» Data
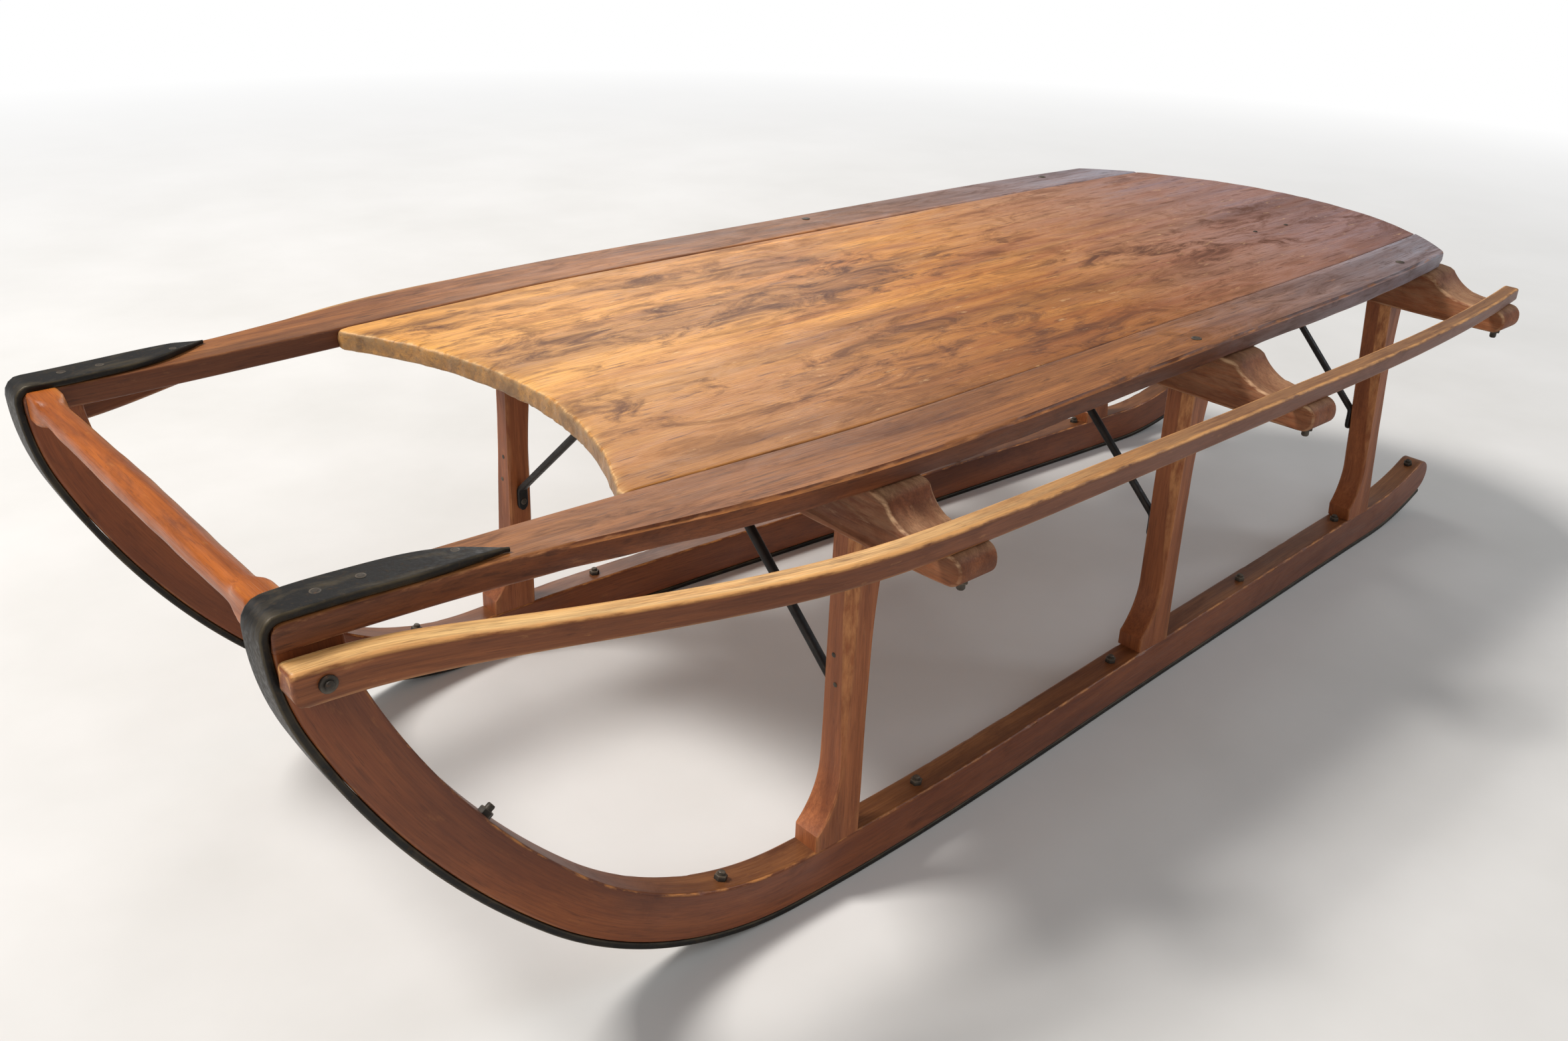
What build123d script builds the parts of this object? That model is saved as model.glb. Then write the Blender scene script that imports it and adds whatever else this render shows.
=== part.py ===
"""Child's wooden coasting sled with bowed runners and fender rails.

The origin lies on the floor under the middle of the overall box, +X points to the nose,
+Y to the left side and +Z up. Places along the sled are given as stations, counted in
millimetres from the foremost point of the nose towards the rear.
"""

from build123d import *
import math
import os

os.makedirs("parts", exist_ok=True)

# Overall
front_bench_station = 475.0
front_bay = 487.0
rear_bay = 453.0
tail_reach = 248.0
rear_row_gap = 85.0
plan_margin = 37.0
deck_height = 420.0
board_thickness = 19.0
fit_gap = 0.3

# Deck board and side rails
deck_front_station = 274.0
cutout_depth = 61.0
cutout_corner = 6.0
rear_arc_radius = 365.0
rear_overhang = 124.0
rail_round = 4.0
deck_round = 3.0

# Runner and shoe
runner_thickness = 29.0
runner_depth = 44.0
runner_round = 2.0
shoe_thickness = 6.0
fold_radius = 8.0
low_bend_angle = 44.0
middle_bend_angle = 23.5
low_bend_share = 0.83
middle_bend_share = 1.71
tail_rise_radius = 425.0
tail_rise_angle = 19.0
tongue_length = 165.0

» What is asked
From the very first line of the data through the line with "and fender rails." in it, please reproduce each line exactly and output nothing more.

» Result for this task
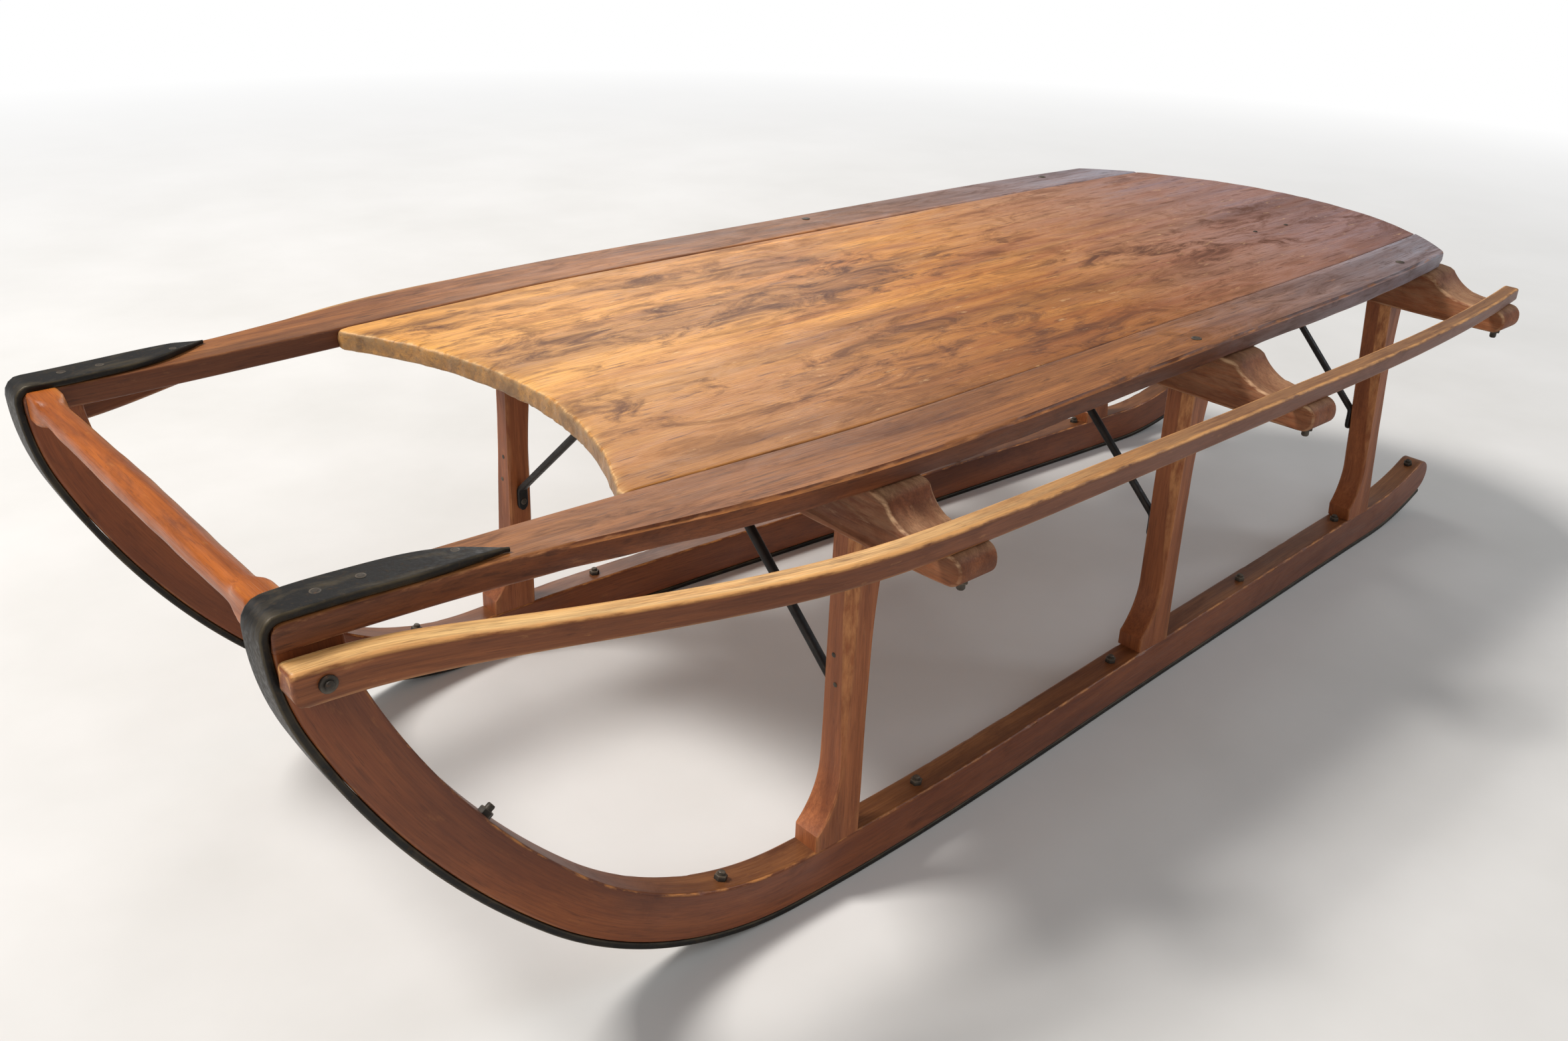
What build123d script builds the parts of this object? That model is saved as model.glb. Then write the Blender scene script that imports it and adds whatever else this render shows.
=== part.py ===
"""Child's wooden coasting sled with bowed runners and fender rails.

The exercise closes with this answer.